Miriam took no offense when her son contradicted someone who declared that she, in particular, was blessed and privileged for giving birth to him; when he said that the true privilege was to understand correctly God’s logic and observe it. Neither did she pester her son to conform to the societal expectation of taking a wife, or pine for grandchildren to bring her honor. She stood by the ministry of her son, no matter how much the community leaders condemned and despised him, and by extension, her. She kept standing at his side, his indignity every bit her indignity, when he was condemned by their religious leaders for blasphemy, sadistically tortured, marched bleeding through the streets of Jerusalem, and subjected to the most painful and humiliating death conjured up by Imperial Rome. In love, she shared his pain and sorrow, but not his shame.

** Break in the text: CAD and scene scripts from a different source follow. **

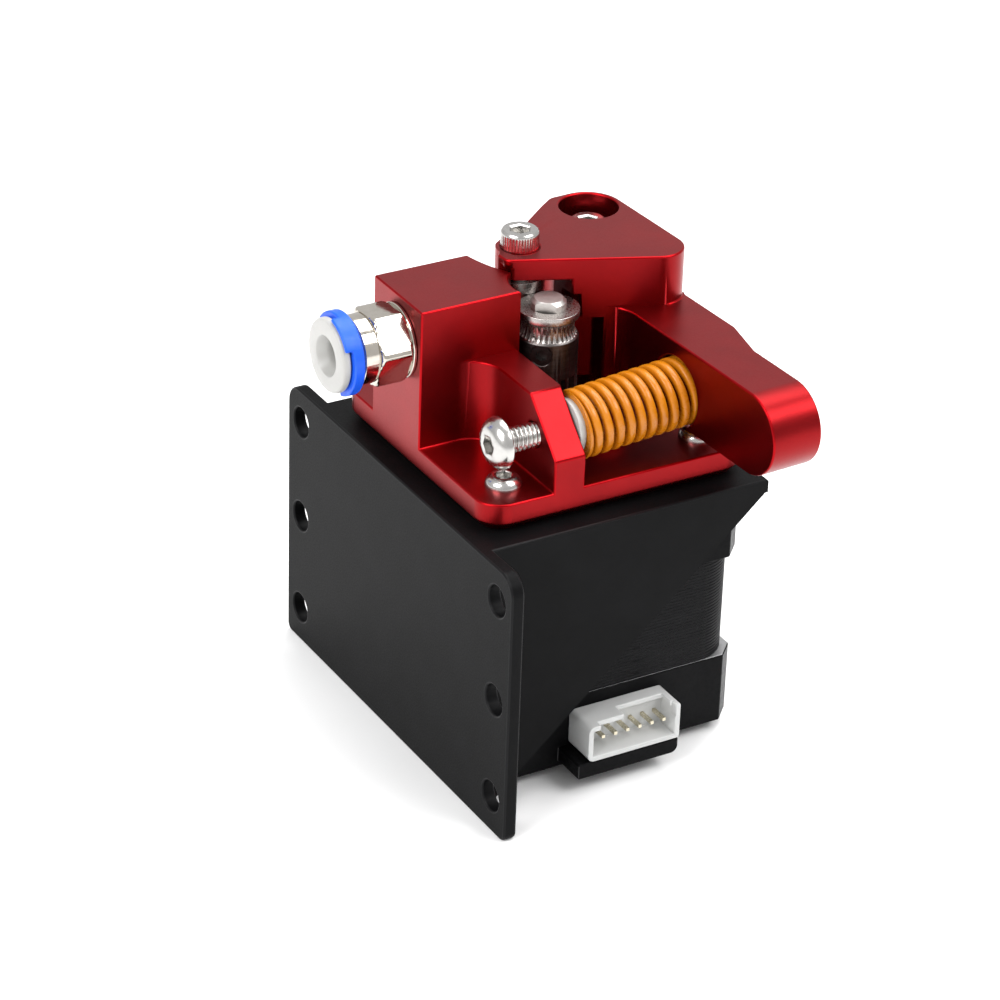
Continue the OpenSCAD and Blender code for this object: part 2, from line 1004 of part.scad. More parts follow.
module motor_shaft() {
    color(steel)
    from_motor()
    difference() {
        union() {
            disc(shaft_d / 2, rear_bearing_z, shaft_top - 0.5);
            translate([0, 0, shaft_top - 0.5])
                cylinder(r1 = shaft_d / 2, r2 = shaft_d / 2 - 0.5, h = 0.5);
        }
        rotate(flat_angle)
            translate([shaft_d / 2 - flat_depth, -shaft_d, 3])
                cube([shaft_d, 2 * shaft_d, shaft_top]);
    }
}

module rotor_stacks() {
    middle = (stack_top + stack_bottom) / 2;
    color("#3c3c40")
    from_motor()
    for (s = [[stack_bottom + 0.5, middle - 1.2], [middle + 1.2, stack_top - 0.5]])
        tube(rotor_r, shaft_d / 2 + eps, s[0], s[1]);
}

module rotor_magnet() {
    middle = (stack_top + stack_bottom) / 2;
    color("#5a5a60")
    from_motor()
    tube(rotor_r - 1, shaft_d / 2 + eps, middle - 1.2 + eps, middle + 1.2 - eps);
}

module at_bearings() {
    for (z = [front_bearing_z, rear_bearing_z])
        translate([0, 0, z])
            children();
}

module ball_track() {
    translate([0, 0, bearing_w / 2])
        rotate_extrude()
            translate([ball_ring_r, 0])
                circle(r = ball_r + run);
}

module bearing_outer_races() {
    color(steel)
    from_motor()
    at_bearings()
        difference() {
            tube(bearing_r, ball_ring_r + 0.7, 0, bearing_w);
            ball_track();
        }
}

module bearing_inner_races() {
    color(steel)
    from_motor()
    at_bearings()
        difference() {
            tube(ball_ring_r - 0.7, shaft_d / 2 + eps, 0, bearing_w);
            ball_track();
        }
}

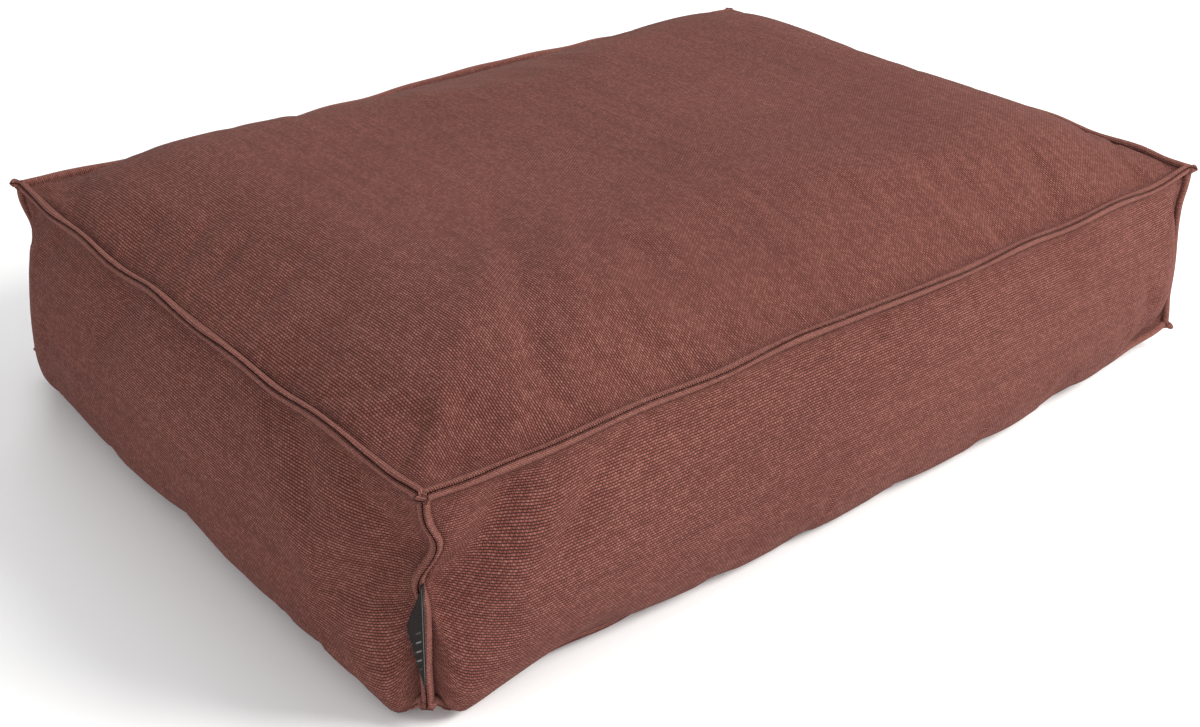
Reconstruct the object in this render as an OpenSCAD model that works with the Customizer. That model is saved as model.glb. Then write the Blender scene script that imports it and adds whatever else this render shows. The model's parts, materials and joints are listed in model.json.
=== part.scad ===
// Pet cushion bed: a boxed cover of six cloth panels with a stitched flange on every edge,
// a zip across the back, a woven side label, and a fibre-filled casing inside.
// Millimetres. +X runs along the long side, +Y to the back, +Z up; the origin is the
// middle of the footprint, on the floor.

/* [Bed] */
// Length between the tips of the corner flanges
bed_length = 800; // [700:10:1000]
// Width between the tips of the corner flanges
bed_width = 570; // [480:10:760]
// Height from the bottom seam to the top seam
seam_height = 150; // [120:5:190]
// Height of the bottom seam above the floor
seam_lift = 20; // [12:1:30]
// Rise of the filled top above its seam
crown = 44; // [20:1:60]
// Bulge of the filled sides beyond their seams
belly = 24; // [10:1:32]
// Where a side is fullest, as a share of its height
belly_height = 0.42; // [0.36:0.02:0.6]
// Distance over which the top curls down to its seam
top_roll = 190; // [120:5:220]
// Distance over which a side curls in to its corner seam
side_roll = 110; // [60:5:160]
// Distance over which the bottom curls up to its seam
floor_roll = 60; // [40:5:100]

/* [Cover cloth] */
// Thickness of the cover cloth
cloth_t = 1.6; // [1:0.1:2]
// Width of the flange that stands along each seam
flange_w = 7; // [5:0.5:10]
// Gap between the two flange leaves, which the seam thread fills
leaf_gap = 1; // [0.9:0.1:1.5]
// Thickness of the seam thread
thread_w = 0.5; // [0.3:0.05:0.55]

/* [Zip] */
// Length of the zip across the back
zip_length = 560; // [400:10:600]
// Height of the slot in the cloth that shows the zip
zip_window = 11; // [10.4:0.2:16]
// Width of each zip tape
tape_w = 13; // [10:0.5:16]
// Thickness of the zip tape
tape_t = 0.6; // [0.4:0.1:0.8]
// Width of each coil
coil_w = 2.2; // [1.8:0.1:2.6]
// Height of the coil on its tape
coil_h = 2; // [1.6:0.1:2.4]
// Gap between the two coils, which the slider's wedge runs in
coil_gap = 1.4; // [1.2:0.1:1.6]
// Length of the slider
slider_l = 14; // [12:0.5:18]
// Width of the slider
slider_w = 9.2; // [8.8:0.1:9.6]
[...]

Miriam’s full possession of wisdom, of the knowledge of good and evil, and her observation of God’s logic, had implications for death as well. The mysterious origin story of the Israelites contains a profound truth: human beings with a defective sense of good and evil, formed by covetousness and social pressure instead of God’s Word, could not be allowed to live forever. They do too much damage to the world, so God put a limit on that. At the death of the anima soul, the human psyche, though eternal in nature, would need to be fully detached so that it could no longer touch the material world with any evil intent the psyche may harbor. But Miriam’s perfected psyche presented no such risk; indeed her continued influence on the material world would be a blessing to all. So when she reached the end of her material lifecycle, her anima and psyche were not detached, and her animated presence can still be discerned in the world in serendipitous moments, even to the present day.